Еще в 1966 году он пытается разобраться в этих своих ощущениях и пишет статью, как и не увидевшую свет при жизни. Можно сказать, это программная статья. В ней прямо заявлено: «Средства литературы – неизмеримо богаче, разнообразнее, природа их иная, нежели природа средств кинематографа. Литература питается теми живительными соками, которые выделяет – вечно умирая и возрождаясь, содрогаясь в мучительных процессах обновления, больно сталкиваясь в противоречиях – живая Жизнь. Кинематограф перемалывает затвердевшие продукты жизни, готовит вкусную и тоже необходимую пищу… Но горячая кровь никогда не зарумянит его щеки».
Это категорическое утверждение он тут же попытается смягчить: «Если я и хватил через край, то в том направлении, в котором лежит истина». И в дальнейшем найдет верные слова, реабилитирующие любимое искусство: «Кино поистине восьмое чудо света, не надо только ему гоняться за литературой. Тем скорее оно обретет свою литературу, не будет на плоский экран проецировать объемные фигуры, созданные магией слова». Этот вывод в статье подкреплен подробнейшим разбором знаменитого рассказа Л. Н. Толстого «Три смерти». Шукшин анализирует его с точки зрения возможности перевода на экран и приходит к выводу, что сделать это невозможно и не нужно. Он ставит рядом рассказ другого великого писателя, Ф. М. Достоевского «Мужик Марей», «рассказ, где колыхнулось такое глубокое страдание, где вместилось столько русского горя, молчаливого, мучительного…». И подводит черту: «Сколько не погружайся в целительные родниковые струи, бьющие откуда-то со дна этого небольшого по объему произведения – дна не достать, это история народа и его будущее. Вечен великий народ, и вечно он будет выводить вперед своих мыслителей, страдальцев, заступников, творцов. Нет, такое кинематографу пока не по плечу».
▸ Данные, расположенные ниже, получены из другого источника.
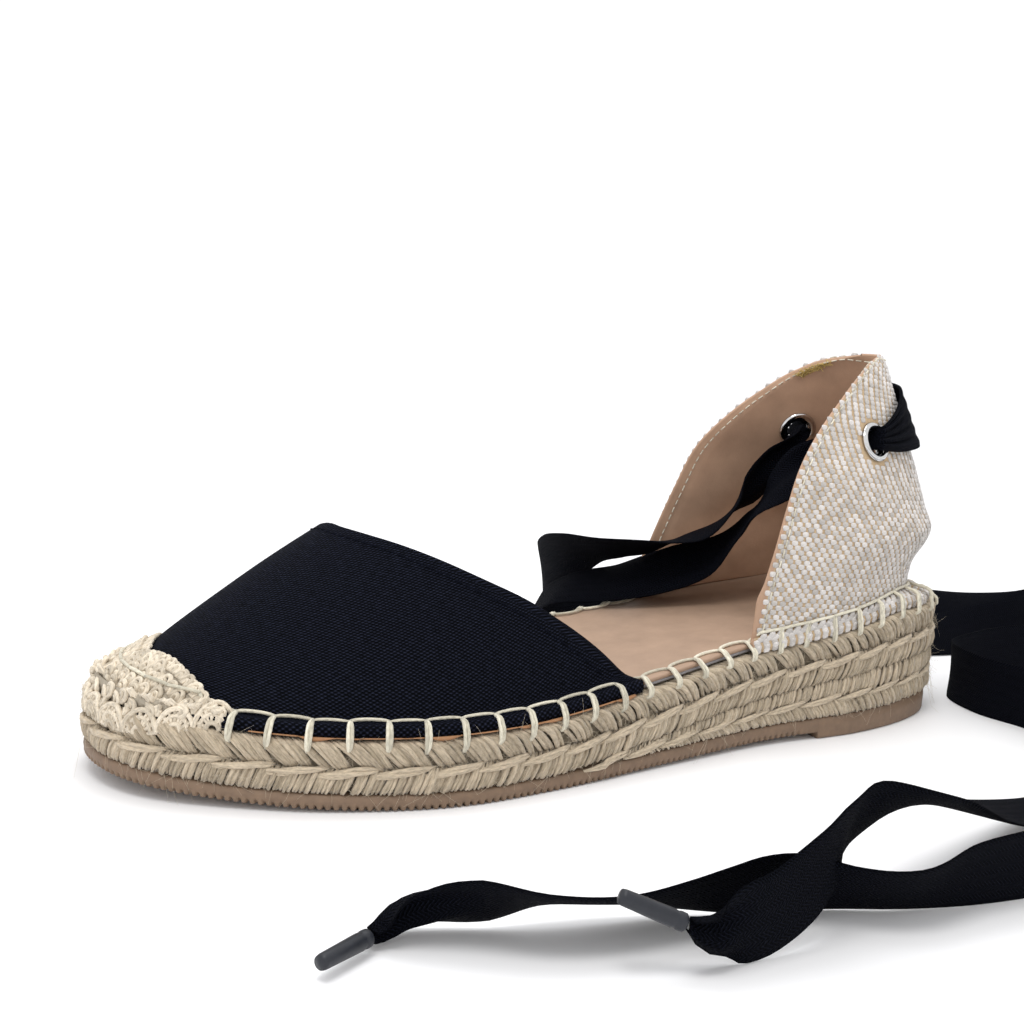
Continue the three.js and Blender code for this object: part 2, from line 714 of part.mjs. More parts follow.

И тут же он размышляет, как же сделать так, чтобы дотянуть до литературы по силе художественного воздействия, найти свою систему координат, ведущую к художественной выразительности. Он хорошо осведомлен о достижениях в этой области самых талантливых мастеров экрана, тех, что подняли кинематограф на высоту подлинного искусства и заставили Шукшина признать: «Этот волшебник многому научился, его фокусы становятся все загадочнее, все умнее и порой перестают быть фокусами, становятся чудом». Явно, сказано это о поэтическом, ассоциативном кинематографе, поражавшем Шукшина, но не вызывавшем желания следовать тем же путем. Он – реалист и хочет добиться такого же сильного художественного воздействия, оставаясь на своей стезе. Как довести до экрана своих самых выстраданных героев, как убедить зрителя в их подлинности? Он подвергает сомнению незыблемое в то время кинематографическое правило: снимать только по утвержденному сценарию: «Писатель пишет за столом, вычеркивает, переписывает, меняет… Фильм „пишется“ на съемочной площадке, почему же там мастера не могут ничего „вычеркнуть“, переделать? Они обязаны это делать. Никакой гений не работал одним махом».
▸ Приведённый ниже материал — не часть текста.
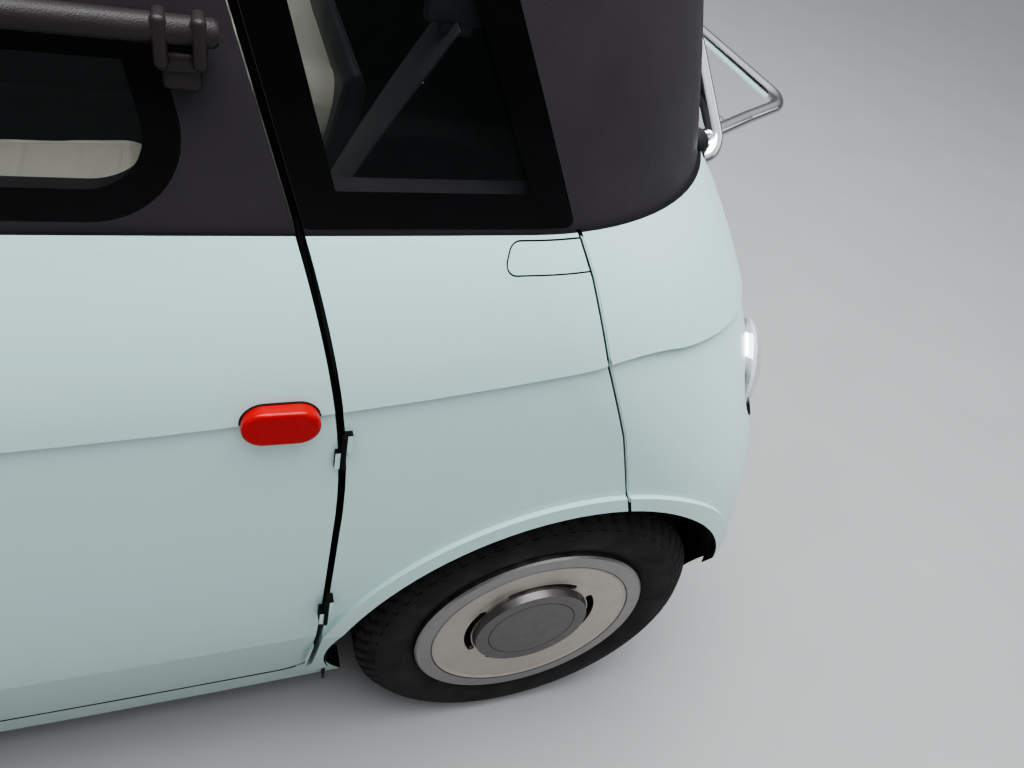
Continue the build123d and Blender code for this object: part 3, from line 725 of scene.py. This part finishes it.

И вспоминает о собственных просчетах: «Была у меня, к примеру, в фильме „Ваш сын и брат“ сцена встречи старшего сына Игната с отцом и матерью. Весьма житейская сцена, всем знакомая… Актеры великолепные, знали, что им делать. Я полагался на них, но… между нами лежал сценарий. Где-то я допускал, чтобы они привносили в сцену свой собственный опыт, радовался удачно найденному слову, интонации, жесту, взгляду, „не запрограммированным“ в моей режиссерской голове, но не больше. Надо было перешагнуть через сценарий (сценарий мой) и „сотворить“ со всеми вместе сцену встречи. (С Толстым и Достоевским нельзя этого делать. Со мной можно). Пять человек перед камерой, да за камерой пятнадцать… Разогреть бы товарищей моих, попросить: „А как ты сам приезжал? Покажи“. Но все положились на сценарий и на меня. А меня влекла губительная сила инерции – так все работает. Вышла „проходная сцена“».